Muitos moradores de São Francisco ainda não estão convencidos. Num parque tranquilo da cidade, conheci uma pessoa que faz parte da liderança grupo Safe Street Rebel – que deseja manter o anonimato.
Essa pessoa me diz que o “coning” pode ser apenas o começo dos protestos físicos contra a inteligência artificial. E que este tipo de ações humanas se tornarão cada vez mais comuns.
A pessoa representante do grupo relata frustração porque as preocupações das pessoas com relação aos táxis autônomos em São Francisco não estariam sendo ouvidas.
“Definitivamente não somos vigilantes. Somos apenas a comunidade que se auto-organiza para nos fazermos ouvir.”
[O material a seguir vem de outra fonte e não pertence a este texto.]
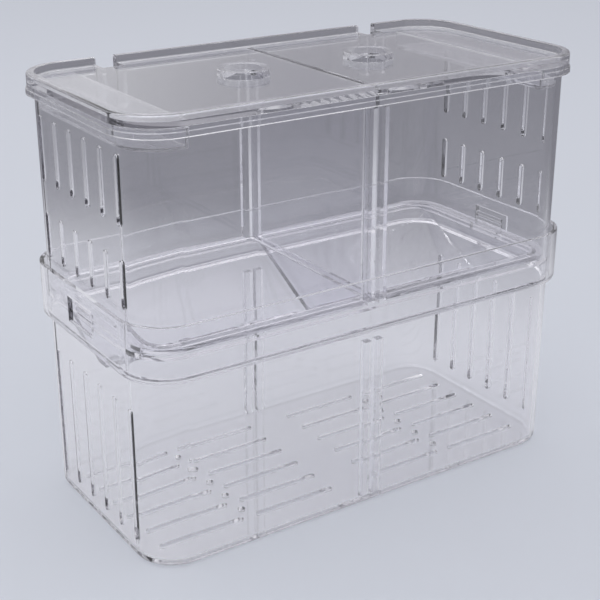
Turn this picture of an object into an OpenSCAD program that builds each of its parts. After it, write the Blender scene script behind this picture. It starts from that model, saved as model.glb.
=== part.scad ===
// Self-floating fish breeding box: a slotted fry tray below, a breeding chamber that nests in its
// collar, two V funnels and a lift-out divider inside, two sealed air floats and a lid.
// Millimetres. Z is up, X runs along the length and the long back wall faces +Y.
// The origin is the centre of the bottom face.

/* [Shells] */
// Outside length of the tray and of the chamber
body_w = 194; // [170:1:220]
// Outside depth of the tray and of the chamber
body_d = 94; // [84:1:110]
// Outside corner radius of the tray and of the chamber
body_r = 16; // [12:0.5:20]
// Thickness of every moulded wall
wall = 1.8; // [1.4:0.1:2.2]
// Gap left where one piece rests on another
seat_gap = 0.2; // [0.15:0.05:0.4]

/* [Tray] */
// Height of the tray up to the underside of its shoulder
tray_h = 75; // [70:1:90]
// Thickness of the slotted floor
floor_t = 2; // [1.6:0.1:3]
// Radius of the edge between floor and walls
floor_edge_r = 2.6; // [2.2:0.1:4]
// Height of the collar that takes the chamber
collar_h = 22; // [18:0.5:26]
// Gap between the chamber and the collar on each side
nest_gap = 1.2; // [1:0.1:2]
// Radius of the shoulder edge under the collar
shoulder_r = 2.4; // [2:0.1:3]
// Number of slot rows in the floor
floor_rows = 6; // [4:1:7]
// Distance between two slot rows in the floor
floor_pitch = 12.5; // [9:0.5:14]
// Length of one floor slot
floor_slot_l = 36; // [24:1:38]
// Distance between the ends of two floor slots in a row
floor_slot_gap = 6; // [4:0.5:8]
// Width of one floor slot
floor_slot_w = 2.2; // [1.6:0.1:3]
// Diameter of the small drain holes between the slot rows
drain_d = 3; // [2:0.5:4]

/* [End slits] */
// Number of slits side by side in each end wall
slit_count = 6; // [4:1:6]
// Distance between two slits
slit_pitch = 12.5; // [9:0.5:13]
// Width of one slit
slit_w = 2.4; // [1.6:0.1:3]
// Height of the tray slits
tray_slit_h = 54; // [40:1:58]
// Distance of the tray slits above the round edge of the floor
tray_slit_lift = 3; // [2:0.5:4]
// Height of the upper chamber slits
high_slit_h = 25; // [16:1:30]
// Distance of the upper chamber slits below the air floats
high_slit_drop = 2; // [1.5:0.5:4]
// Height of the lower chamber slits
low_slit_h = 18; // [12:1:22]
// Distance of the lower chamber slits above the collar
low_slit_lift = 3; // [2:0.5:4]

/* [Chamber] */
// Height of the breeding chamber
chamber_h = 88.3; // [84:0.1:100]
// Height of the inner ledge above the chamber's lower edge
ledge_h = 8.5; // [7:0.5:12]
// Thickness of the inner ledge
ledge_t = 2; // [1.6:0.1:3]
// How far the ledge and the divider rails stand in from the wall
ledge_depth = 4; // [3.5:0.1:5]
// Width of one rail rib beside the divider
rail_w = 3.2; // [2:0.1:4]
// How far the tray rails stand in from the wall
tray_rail_depth = 3; // [2:0.1:4]
// Distance of the tray rails' top below the shoulder
tray_rail_drop = 5; // [3:0.5:10]
// Distance of the chamber rails' top below the chamber's rim
rail_drop = 5; // [3:0.5:10]

/* [Snap windows] */
// Width of the window in each end of the collar
window_w = 20; // [14:1:26]
// Height of the window
window_h = 10; // [8:0.5:12]
// Height of the window's lower edge above the collar's lower edge
window_z = 7; // [6:0.5:8]
// Number of grip ribs that show in the window
grip_count = 3; // [2:1:3]
// Height of one grip rib
grip_h = 1.4; // [1:0.1:1.8]
// How far a grip rib stands out of the chamber's end wall
grip_out = 0.8; // [0.5:0.1:0.8]
// Distance of a grip rib's end from the side of the window
grip_inset = 2; // [1.5:0.5:4]

/* [Air line guides] */
// Distance of each air line guide from the middle of the box
guide_x = 62; // [50:1:66]
// Clear width between the two ribs of a guide
guide_gap = 7; // [6:0.5:8]
// Thickness of a guide rib
guide_rib = 1.6; // [1.2:0.1:2]
// How far a guide stands in from the back wall
guide_depth = 6; // [5.5:0.1:7]
// Height of a guide
guide_h = 17; // [12:1:19]

/* [Floats] */
// Length of each air float along the box
float_l = 18; // [12:1:20]
// Height of each air float
float_h = 8.3; // [6:0.1:10]
// Thickness of the float's own walls and cap
float_t = 1.2; // [1:0.1:1.6]
// Glue gap between a float and the chamber
bond_gap = 0.05; // [0.03:0.01:0.1]

/* [Funnels] */
// Depth of the V below the ledge
funnel_drop = 20; // [14:0.5:21]
// Thickness of the funnel's walls
funnel_t = 1.5; // [1.2:0.1:2]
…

Perguntei se os ativistas contrários aos veículos autônomos seriam o equivalente do século 21 aos ludistas – grupo que se opunha veementemente à industrialização no início do século 19, destruindo máquinas como forma de protesto.
“Sim, acho que há paralelos aqui. E acho que os ludistas foram tratados injustamente ao longo da história.”
Encruzilhada
São Francisco está em uma situação estranha.
A cidade quer estar na vanguarda da inovação, mas as autoridades municipais não conseguiram levar muitos residentes a aderir.
Agora, parece que o município chegou a uma encruzilhada. As empresas insistem que os veículos são seguros. Mas se não conseguirem convencer a população disso, terão de lutar para permanecer nas ruas.